Frustrated by the police department’s response, Brown reached out to her local legislator, New York Councilwoman Adrienne Adams, who chairs the city’s Committee on Public Safety. Adams brought up the raid at Brown’s house during a March 16 committee hearing as city officials were discussing a police reform plan that New York City is currently fine-tuning.

Adams said she was concerned upon hearing about the no-knock warrant, a police raid that allows officers to raid a property without giving residents notification such as knocking or ringing the doorbell prior to entry. Warrants of the no-knock variety have come under national scrutiny since March 2020 when police in Louisville, Kentucky, shot and killed Breonna Taylor, a 26-year-old Black woman, who was asleep in her home when plainclothes officers executed a no-knock raid at her apartment.

Adams called the incident at Brown’s house an “absolute disaster” and indicated she wants NYPD to temporarily halt and examine the use of no-knock raids. She cited Brown’s experience and questioned how the community could believe in a citywide reform plan when police mistreat citizens.

“We still have verbiage coming out of precincts across the city, ‘If there’s a problem, call your councilmember.’ Well, your councilmember is not law enforcement,” Adams said during the March 16 hearing. “That is still a resonating theme throughout precincts across the city, most recently as last week. So again, how am I supposed to convince my constituents? How am I supposed to convince them when they see instances day after day where they are still treated the same, they are still being disrespected, they are still being dishonored, their words aren’t valued, and it seems that their lives are not valued. How are we to convince them that this is not just more talk and rhetoric?”

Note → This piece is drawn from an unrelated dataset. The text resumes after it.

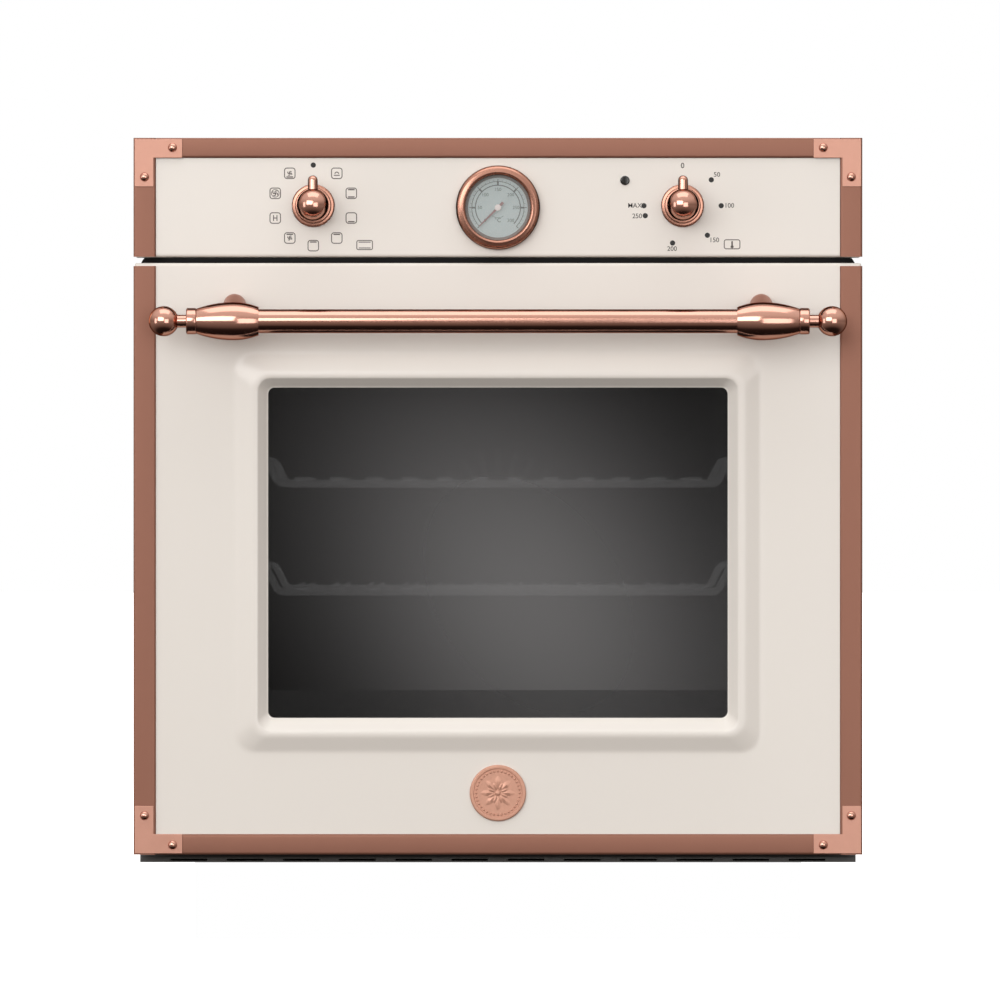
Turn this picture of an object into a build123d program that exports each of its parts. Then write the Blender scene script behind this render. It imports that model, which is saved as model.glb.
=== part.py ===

New York Police Commissioner Dermot Shea said the department should be consulted before any law changes are made to ban or restrict officers’ use of no-knock warrants. But he agreed with Adams that such incidents erode the public’s trust in reform efforts.

“One bad incident sets us back,” he said during the hearing last month, although he indicated he didn’t yet know the details of the incident in Queens. “If what you described is right, that story will be told 100 times. And that’s the message we’re trying to tell our cops that they represent a brand, and don’t be remembered for your worst day.”